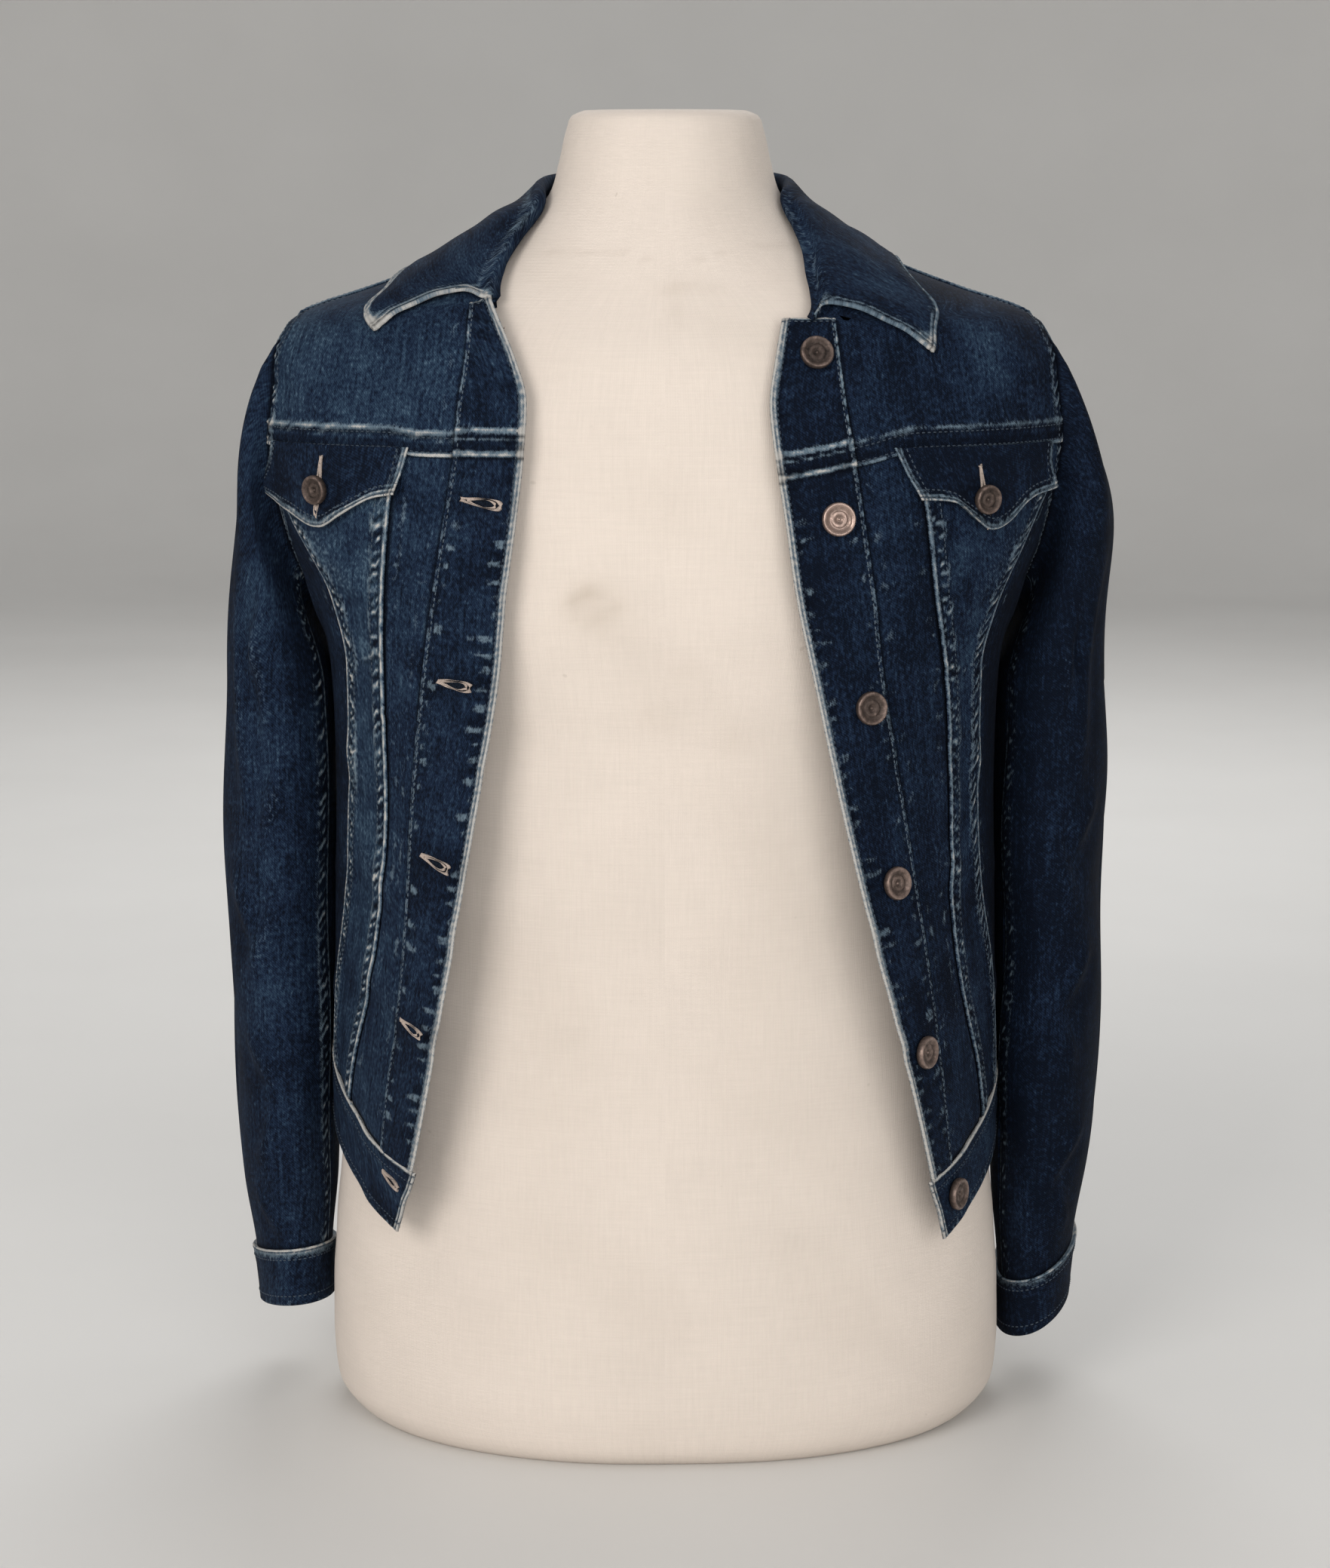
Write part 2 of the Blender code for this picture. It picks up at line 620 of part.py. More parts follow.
def armhole_loop(around):
    """Turn and height of the armhole at an angle round it: 0 is the shoulder, 90 degrees the front."""
    height = ARMHOLE_MIDDLE + (ARMHOLE_HALF_HEIGHT + SLEEVE_LAP) * np.cos(around)
    middle = ARMHOLE_DRIFT * (1 - ((1 + np.cos(around)) / 2) ** 2)
    return turn_at_depth((ARMHOLE_HALF_DEPTH + SLEEVE_LAP) * np.sin(around) - middle, height), height


def sleeve_section(around, height):
    """Point of a level oval of the left sleeve; the angle 0 is its outer side, 90 degrees its front."""
    out = read(SLEEVE, "half_width", height) * np.cos(around)
    ahead = read(SLEEVE, "half_depth", height) * np.sin(around)
    turn = np.radians(read(SLEEVE, "turn", height))
    x = read(SLEEVE, "out", height) + out * np.cos(turn) - ahead * np.sin(turn)
    y = read(SLEEVE, "back_of_middle", height) - out * np.sin(turn) - ahead * np.cos(turn)
    return np.stack(np.broadcast_arrays(x, y, height), -1)


def sleeve_points(around, side):
    """Grid of one sleeve piece, from the armhole over the sleeve head and down to the cuff."""
    turn, height = armhole_loop(around)
    start = raised(turn, height, np.full(around.shape, DENIM_WALL + SLEEVE_GAP))
    away = outward(JACKET, turn, height)
    end = sleeve_section(around, np.full(around.shape, SLEEVE_HEAD_END))
    drop = (start[:, 2] - SLEEVE_HEAD_END)[:, None]
    leave = away * (HEAD_PUFF + HEAD_PUFF_BY_DROP * drop)
    arrive = np.array([0.0, 0.0, -HEAD_FALL_BY_DROP]) * drop
    rows = []
    for t in even(HEAD_ROWS):
        blend = (2 * t ** 3 - 3 * t ** 2 + 1) * start + (-2 * t ** 3 + 3 * t ** 2) * end
        rows.append(blend + (t ** 3 - 2 * t ** 2 + t) * leave + (t ** 3 - t ** 2) * arrive)
    cuff_top = CUFF_HEM[side] + CUFF_DEPTH + SEAM_GAP
    for share in even(ARM_ROWS)[1:]:
        level_height = SLEEVE_HEAD_END + (cuff_top - SLEEVE_HEAD_END) * share
        row = sleeve_section(around, np.full(around.shape, level_height))
        row[:, 2] += CUFF_TILT[side] * share ** 2 * (row[:, 1] - SLEEVE["back_of_middle"][0])
        rows.append(row)
    return np.stack(rows)[::-1]


def make_sleeve(side):
    """Upper and under sleeve, and the cuff with its slit at the back."""
    half_gap = math.radians(SLEEVE_SEAM_GAP) / 2
    spans = (
        ("sleeve_under", SLEEVE_FRONT_SEAM, SLEEVE_BACK_SEAM, 9),
        ("sleeve_upper", SLEEVE_BACK_SEAM, SLEEVE_FRONT_SEAM + 2 * math.pi, 16),
    )
    for name, first, last, columns in spans:
        around = np.linspace(last - half_gap, first + half_gap, columns + 1)
        points = mirror_if_right(sleeve_points(around, side), side)
        finish_sheet(f"{name}_{side}", points, DENIM_WALL, INDIGO)
    around = np.linspace(CUFF_SLIT + 2 * math.pi - half_gap, CUFF_SLIT + half_gap, 21)
    rows = []
    for share in (0.0, 0.5, 1.0):
        height = CUFF_HEM[side] + CUFF_DEPTH * share
        row = sleeve_section(around, np.full(around.shape, height))
        row[:, 2] += CUFF_TILT[side] * (row[:, 1] - SLEEVE["back_of_middle"][0])
        rows.append(row)
    finish_sheet(f"cuff_{side}", mirror_if_right(np.stack(rows), side), BAND_WALL, INDIGO)


def make_button(name, diameter, side, out, height, lift):
    """A dished metal button: its turned profile stands on the cloth, square to it."""
    turn = turn_at_width(out, height)
    seat = raised(turn, height, lift)
    normal = outward(JACKET, turn, height)
    mirror = np.array([SIGN[side], 1.0, 1.0])
    mesh = bpy.data.meshes.new(name)
    points = [
        (share * diameter / 2, 0.0, up * BUTTON_THICKNESS)
        for share, up in zip(BUTTON_PROFILE["out"][::-1], BUTTON_PROFILE["up"][::-1])
    ]
    mesh.from_pydata(points, [(i, i + 1) for i in range(len(points) - 1)], [])
    button = add_object(name, mesh, COPPER, 0.4, 0.9)
    spin = button.modifiers.new("Turned", "SCREW")
    spin.steps = BUTTON_SIDES
    spin.render_steps = BUTTON_SIDES
    spin.use_merge_vertices = True
    spin.merge_threshold = 0.00002
    spin.use_normal_calculate = True
    button.location = seat * mirror
    direction = normal * mirror
    button.rotation_euler = (math.acos(direction[2]), 0.0, math.atan2(direction[1], direction[0]) + QUARTER)


def make_buttons():
    """Six front buttons on the wearer's left and one on each flap."""
    rows = zip(BUTTONS["out"], BUTTONS["height"])
    for number, (out, height) in enumerate(rows, start=1):
        wall = BAND_WALL if number == len(BUTTONS["out"]) else PLACKET_WALL
        make_button(f"button_{number}", BUTTON_DIAMETER, "left", out, height, wall + LAY_GAP)
    for side, flap in FLAPS.items():
        lift = DENIM_WALL + FLAP_WALL + 2 * LAY_GAP
        make_button(f"flap_button_{side}", FLAP_BUTTON_DIAMETER, side, *flap["button"], lift)


for old in list(bpy.data.objects):
    bpy.data.objects.remove(old, do_unlink=True)
JACKET_PARTS = bpy.data.collections.new("denim_jacket_on_dress_form")
bpy.context.scene.collection.children.link(JACKET_PARTS)
BASE = bpy.data.objects.new("base_of_form", None)
JACKET_PARTS.objects.link(BASE)
make_form()
make_back()
make_waistband()
make_collar()
for SIDE_NAME in SIGN:
    make_front_panels(SIDE_NAME)
    make_placket(SIDE_NAME)
    make_front_yoke(SIDE_NAME)
    make_flap(SIDE_NAME)
    make_sleeve(SIDE_NAME)
make_buttons()
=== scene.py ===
"""Looks of a fitted denim jacket that hangs open on a linen dress form.

Metres, +Z up; the front faces -Y, so the wearer's left is +X.  Each cloth piece is a surface of two
parameters: it follows the rounded-box sections of the jacket, and its seams, puckers, creases and wear
are functions of the distance to its own edges, measured on the cloth.
"""
import math

import bmesh
import bpy
import numpy as np
from bpy.props import FloatProperty, FloatVectorProperty, PointerProperty
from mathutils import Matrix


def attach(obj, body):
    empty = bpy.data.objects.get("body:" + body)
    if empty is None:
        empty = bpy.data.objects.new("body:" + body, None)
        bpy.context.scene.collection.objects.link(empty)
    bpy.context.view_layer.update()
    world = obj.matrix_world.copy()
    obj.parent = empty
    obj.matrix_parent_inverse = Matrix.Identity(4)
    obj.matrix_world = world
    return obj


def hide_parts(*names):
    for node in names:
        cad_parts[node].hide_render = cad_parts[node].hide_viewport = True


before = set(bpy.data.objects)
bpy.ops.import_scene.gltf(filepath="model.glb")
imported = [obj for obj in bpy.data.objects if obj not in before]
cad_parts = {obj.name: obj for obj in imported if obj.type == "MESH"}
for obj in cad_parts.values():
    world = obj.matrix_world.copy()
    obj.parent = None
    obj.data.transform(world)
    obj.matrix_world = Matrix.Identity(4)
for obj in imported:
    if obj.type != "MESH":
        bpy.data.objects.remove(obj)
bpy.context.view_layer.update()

bl_info = {
    "name": "Denim Jacket on a Dress Form",
    "version": (1, 0, 0),
    "blender": (4, 5, 0),
    "location": "3D View > Sidebar > Jacket",
    "description": "Builds an open denim jacket, its seams and its buttons, on a linen dress form",
    "category": "Add Mesh",
}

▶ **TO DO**
Only the lines from the line with "make_collar()" to the line with "for node in", inclusive, are to be printed, exactly as they appear.

▶ **RESPONSE**
make_collar()
for SIDE_NAME in SIGN:
    make_front_panels(SIDE_NAME)
    make_placket(SIDE_NAME)
    make_front_yoke(SIDE_NAME)
    make_flap(SIDE_NAME)
    make_sleeve(SIDE_NAME)
make_buttons()
=== scene.py ===
"""Looks of a fitted denim jacket that hangs open on a linen dress form.

Metres, +Z up; the front faces -Y, so the wearer's left is +X.  Each cloth piece is a surface of two
parameters: it follows the rounded-box sections of the jacket, and its seams, puckers, creases and wear
are functions of the distance to its own edges, measured on the cloth.
"""
import math

import bmesh
import bpy
import numpy as np
from bpy.props import FloatProperty, FloatVectorProperty, PointerProperty
from mathutils import Matrix


def attach(obj, body):
    empty = bpy.data.objects.get("body:" + body)
    if empty is None:
        empty = bpy.data.objects.new("body:" + body, None)
        bpy.context.scene.collection.objects.link(empty)
    bpy.context.view_layer.update()
    world = obj.matrix_world.copy()
    obj.parent = empty
    obj.matrix_parent_inverse = Matrix.Identity(4)
    obj.matrix_world = world
    return obj


def hide_parts(*names):
    for node in names:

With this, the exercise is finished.